→ **Problem**
Give back all the data exactly, line by line.
— start Recorded data —
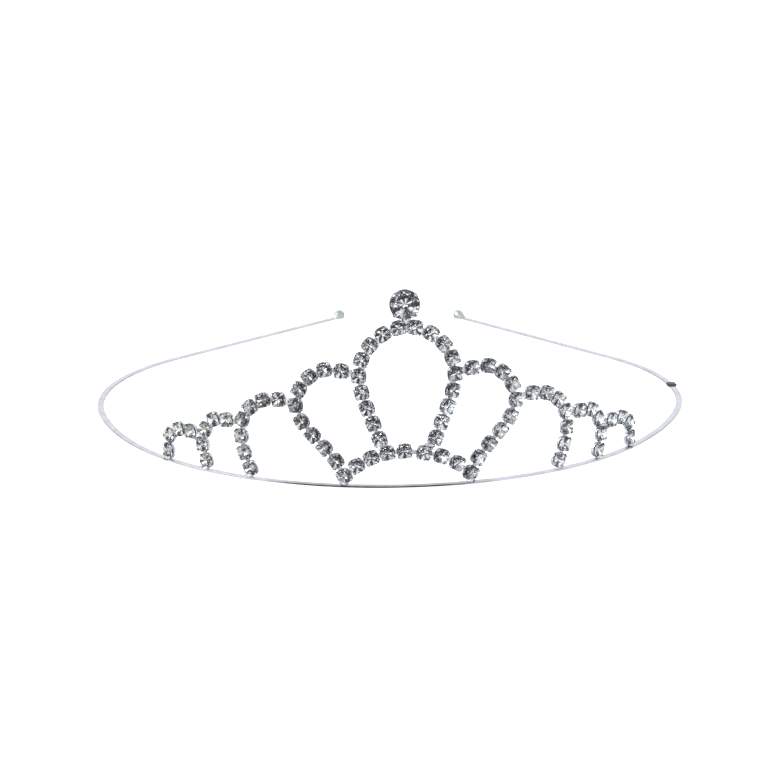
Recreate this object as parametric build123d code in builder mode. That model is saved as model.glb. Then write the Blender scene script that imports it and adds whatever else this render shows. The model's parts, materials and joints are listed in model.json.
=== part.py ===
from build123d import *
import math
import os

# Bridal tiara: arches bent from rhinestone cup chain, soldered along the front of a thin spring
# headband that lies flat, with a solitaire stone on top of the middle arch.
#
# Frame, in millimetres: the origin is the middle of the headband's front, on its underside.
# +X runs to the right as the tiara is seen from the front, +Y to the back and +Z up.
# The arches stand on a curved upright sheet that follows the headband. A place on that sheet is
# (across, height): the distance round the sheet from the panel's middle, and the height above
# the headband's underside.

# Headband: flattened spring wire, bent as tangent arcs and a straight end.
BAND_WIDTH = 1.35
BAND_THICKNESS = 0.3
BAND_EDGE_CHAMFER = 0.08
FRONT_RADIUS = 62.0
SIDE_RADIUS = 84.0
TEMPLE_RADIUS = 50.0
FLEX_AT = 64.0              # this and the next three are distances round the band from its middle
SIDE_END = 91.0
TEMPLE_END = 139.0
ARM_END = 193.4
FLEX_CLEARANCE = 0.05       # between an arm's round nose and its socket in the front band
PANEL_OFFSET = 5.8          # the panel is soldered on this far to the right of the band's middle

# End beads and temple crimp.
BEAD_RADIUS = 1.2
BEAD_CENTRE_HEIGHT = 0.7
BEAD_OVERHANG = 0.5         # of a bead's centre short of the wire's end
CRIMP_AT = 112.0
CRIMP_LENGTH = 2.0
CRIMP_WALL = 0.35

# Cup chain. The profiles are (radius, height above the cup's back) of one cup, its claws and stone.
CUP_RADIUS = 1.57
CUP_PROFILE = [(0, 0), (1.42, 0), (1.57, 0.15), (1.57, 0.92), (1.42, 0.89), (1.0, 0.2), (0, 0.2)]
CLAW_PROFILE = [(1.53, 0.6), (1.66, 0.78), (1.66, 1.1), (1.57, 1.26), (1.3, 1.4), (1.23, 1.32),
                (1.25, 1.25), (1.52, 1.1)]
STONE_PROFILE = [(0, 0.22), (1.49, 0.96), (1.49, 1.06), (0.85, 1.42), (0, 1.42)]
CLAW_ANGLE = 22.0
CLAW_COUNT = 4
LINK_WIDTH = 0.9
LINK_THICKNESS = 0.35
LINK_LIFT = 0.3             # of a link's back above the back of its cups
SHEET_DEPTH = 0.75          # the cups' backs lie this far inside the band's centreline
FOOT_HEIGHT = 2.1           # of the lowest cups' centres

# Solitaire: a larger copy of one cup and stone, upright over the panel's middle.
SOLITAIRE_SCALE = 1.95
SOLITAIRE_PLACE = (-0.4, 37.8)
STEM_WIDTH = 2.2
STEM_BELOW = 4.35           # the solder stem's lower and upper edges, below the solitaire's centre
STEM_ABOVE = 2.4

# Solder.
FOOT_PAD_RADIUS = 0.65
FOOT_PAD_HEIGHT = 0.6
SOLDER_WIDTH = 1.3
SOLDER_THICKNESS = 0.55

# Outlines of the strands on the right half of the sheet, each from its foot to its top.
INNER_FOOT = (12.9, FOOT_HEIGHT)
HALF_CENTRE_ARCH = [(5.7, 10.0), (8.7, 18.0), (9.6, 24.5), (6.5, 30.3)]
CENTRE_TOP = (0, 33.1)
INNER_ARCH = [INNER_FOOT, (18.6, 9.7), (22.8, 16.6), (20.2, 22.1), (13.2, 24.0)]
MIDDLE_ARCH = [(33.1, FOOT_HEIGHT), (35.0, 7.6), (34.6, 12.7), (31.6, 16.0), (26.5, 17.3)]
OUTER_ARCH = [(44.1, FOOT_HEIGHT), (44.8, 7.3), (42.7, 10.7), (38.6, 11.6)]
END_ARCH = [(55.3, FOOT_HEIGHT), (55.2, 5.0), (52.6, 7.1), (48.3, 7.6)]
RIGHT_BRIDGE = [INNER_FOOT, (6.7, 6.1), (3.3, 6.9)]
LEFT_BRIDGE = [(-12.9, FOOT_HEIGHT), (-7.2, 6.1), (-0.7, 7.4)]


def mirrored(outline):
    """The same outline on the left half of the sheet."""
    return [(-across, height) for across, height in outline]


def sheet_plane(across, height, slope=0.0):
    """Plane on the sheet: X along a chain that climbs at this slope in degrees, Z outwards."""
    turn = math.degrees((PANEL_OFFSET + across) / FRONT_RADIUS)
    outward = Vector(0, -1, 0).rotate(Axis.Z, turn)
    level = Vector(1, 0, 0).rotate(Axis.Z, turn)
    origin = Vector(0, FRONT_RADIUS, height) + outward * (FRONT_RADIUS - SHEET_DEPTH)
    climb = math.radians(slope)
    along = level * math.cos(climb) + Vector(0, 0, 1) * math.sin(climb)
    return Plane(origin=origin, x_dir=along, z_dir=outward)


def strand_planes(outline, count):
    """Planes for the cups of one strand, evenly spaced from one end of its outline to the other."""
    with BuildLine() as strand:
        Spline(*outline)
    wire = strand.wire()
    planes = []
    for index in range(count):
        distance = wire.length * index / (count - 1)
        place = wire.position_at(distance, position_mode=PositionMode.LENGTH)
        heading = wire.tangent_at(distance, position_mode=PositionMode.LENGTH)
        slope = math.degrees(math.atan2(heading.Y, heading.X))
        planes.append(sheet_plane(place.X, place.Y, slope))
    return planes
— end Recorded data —
→ **The reply**
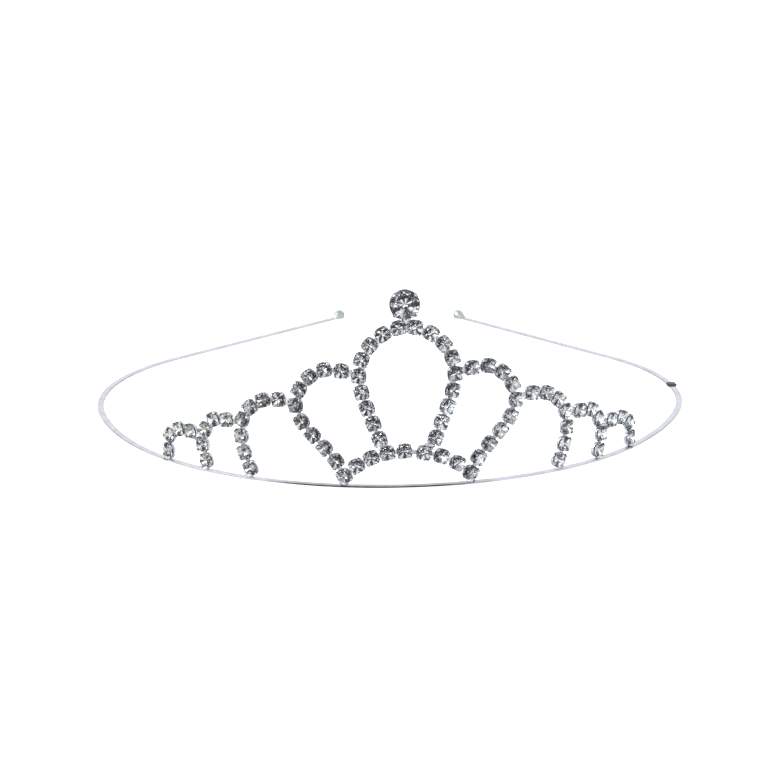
Recreate this object as parametric build123d code in builder mode. That model is saved as model.glb. Then write the Blender scene script that imports it and adds whatever else this render shows. The model's parts, materials and joints are listed in model.json.
=== part.py ===
from build123d import *
import math
import os

# Bridal tiara: arches bent from rhinestone cup chain, soldered along the front of a thin spring
# headband that lies flat, with a solitaire stone on top of the middle arch.
#
# Frame, in millimetres: the origin is the middle of the headband's front, on its underside.
# +X runs to the right as the tiara is seen from the front, +Y to the back and +Z up.
# The arches stand on a curved upright sheet that follows the headband. A place on that sheet is
# (across, height): the distance round the sheet from the panel's middle, and the height above
# the headband's underside.

# Headband: flattened spring wire, bent as tangent arcs and a straight end.
BAND_WIDTH = 1.35
BAND_THICKNESS = 0.3
BAND_EDGE_CHAMFER = 0.08
FRONT_RADIUS = 62.0
SIDE_RADIUS = 84.0
TEMPLE_RADIUS = 50.0
FLEX_AT = 64.0              # this and the next three are distances round the band from its middle
SIDE_END = 91.0
TEMPLE_END = 139.0
ARM_END = 193.4
FLEX_CLEARANCE = 0.05       # between an arm's round nose and its socket in the front band
PANEL_OFFSET = 5.8          # the panel is soldered on this far to the right of the band's middle

# End beads and temple crimp.
BEAD_RADIUS = 1.2
BEAD_CENTRE_HEIGHT = 0.7
BEAD_OVERHANG = 0.5         # of a bead's centre short of the wire's end
CRIMP_AT = 112.0
CRIMP_LENGTH = 2.0
CRIMP_WALL = 0.35

# Cup chain. The profiles are (radius, height above the cup's back) of one cup, its claws and stone.
CUP_RADIUS = 1.57
CUP_PROFILE = [(0, 0), (1.42, 0), (1.57, 0.15), (1.57, 0.92), (1.42, 0.89), (1.0, 0.2), (0, 0.2)]
CLAW_PROFILE = [(1.53, 0.6), (1.66, 0.78), (1.66, 1.1), (1.57, 1.26), (1.3, 1.4), (1.23, 1.32),
                (1.25, 1.25), (1.52, 1.1)]
STONE_PROFILE = [(0, 0.22), (1.49, 0.96), (1.49, 1.06), (0.85, 1.42), (0, 1.42)]
CLAW_ANGLE = 22.0
CLAW_COUNT = 4
LINK_WIDTH = 0.9
LINK_THICKNESS = 0.35
LINK_LIFT = 0.3             # of a link's back above the back of its cups
SHEET_DEPTH = 0.75          # the cups' backs lie this far inside the band's centreline
FOOT_HEIGHT = 2.1           # of the lowest cups' centres

# Solitaire: a larger copy of one cup and stone, upright over the panel's middle.
SOLITAIRE_SCALE = 1.95
SOLITAIRE_PLACE = (-0.4, 37.8)
STEM_WIDTH = 2.2
STEM_BELOW = 4.35           # the solder stem's lower and upper edges, below the solitaire's centre
STEM_ABOVE = 2.4

# Solder.
FOOT_PAD_RADIUS = 0.65
FOOT_PAD_HEIGHT = 0.6
SOLDER_WIDTH = 1.3
SOLDER_THICKNESS = 0.55

# Outlines of the strands on the right half of the sheet, each from its foot to its top.
INNER_FOOT = (12.9, FOOT_HEIGHT)
HALF_CENTRE_ARCH = [(5.7, 10.0), (8.7, 18.0), (9.6, 24.5), (6.5, 30.3)]
CENTRE_TOP = (0, 33.1)
INNER_ARCH = [INNER_FOOT, (18.6, 9.7), (22.8, 16.6), (20.2, 22.1), (13.2, 24.0)]
MIDDLE_ARCH = [(33.1, FOOT_HEIGHT), (35.0, 7.6), (34.6, 12.7), (31.6, 16.0), (26.5, 17.3)]
OUTER_ARCH = [(44.1, FOOT_HEIGHT), (44.8, 7.3), (42.7, 10.7), (38.6, 11.6)]
END_ARCH = [(55.3, FOOT_HEIGHT), (55.2, 5.0), (52.6, 7.1), (48.3, 7.6)]
RIGHT_BRIDGE = [INNER_FOOT, (6.7, 6.1), (3.3, 6.9)]
LEFT_BRIDGE = [(-12.9, FOOT_HEIGHT), (-7.2, 6.1), (-0.7, 7.4)]


def mirrored(outline):
    """The same outline on the left half of the sheet."""
    return [(-across, height) for across, height in outline]


def sheet_plane(across, height, slope=0.0):
    """Plane on the sheet: X along a chain that climbs at this slope in degrees, Z outwards."""
    turn = math.degrees((PANEL_OFFSET + across) / FRONT_RADIUS)
    outward = Vector(0, -1, 0).rotate(Axis.Z, turn)
    level = Vector(1, 0, 0).rotate(Axis.Z, turn)
    origin = Vector(0, FRONT_RADIUS, height) + outward * (FRONT_RADIUS - SHEET_DEPTH)
    climb = math.radians(slope)
    along = level * math.cos(climb) + Vector(0, 0, 1) * math.sin(climb)
    return Plane(origin=origin, x_dir=along, z_dir=outward)


def strand_planes(outline, count):
    """Planes for the cups of one strand, evenly spaced from one end of its outline to the other."""
    with BuildLine() as strand:
        Spline(*outline)
    wire = strand.wire()
    planes = []
    for index in range(count):
        distance = wire.length * index / (count - 1)
        place = wire.position_at(distance, position_mode=PositionMode.LENGTH)
        heading = wire.tangent_at(distance, position_mode=PositionMode.LENGTH)
        slope = math.degrees(math.atan2(heading.Y, heading.X))
        planes.append(sheet_plane(place.X, place.Y, slope))
    return planes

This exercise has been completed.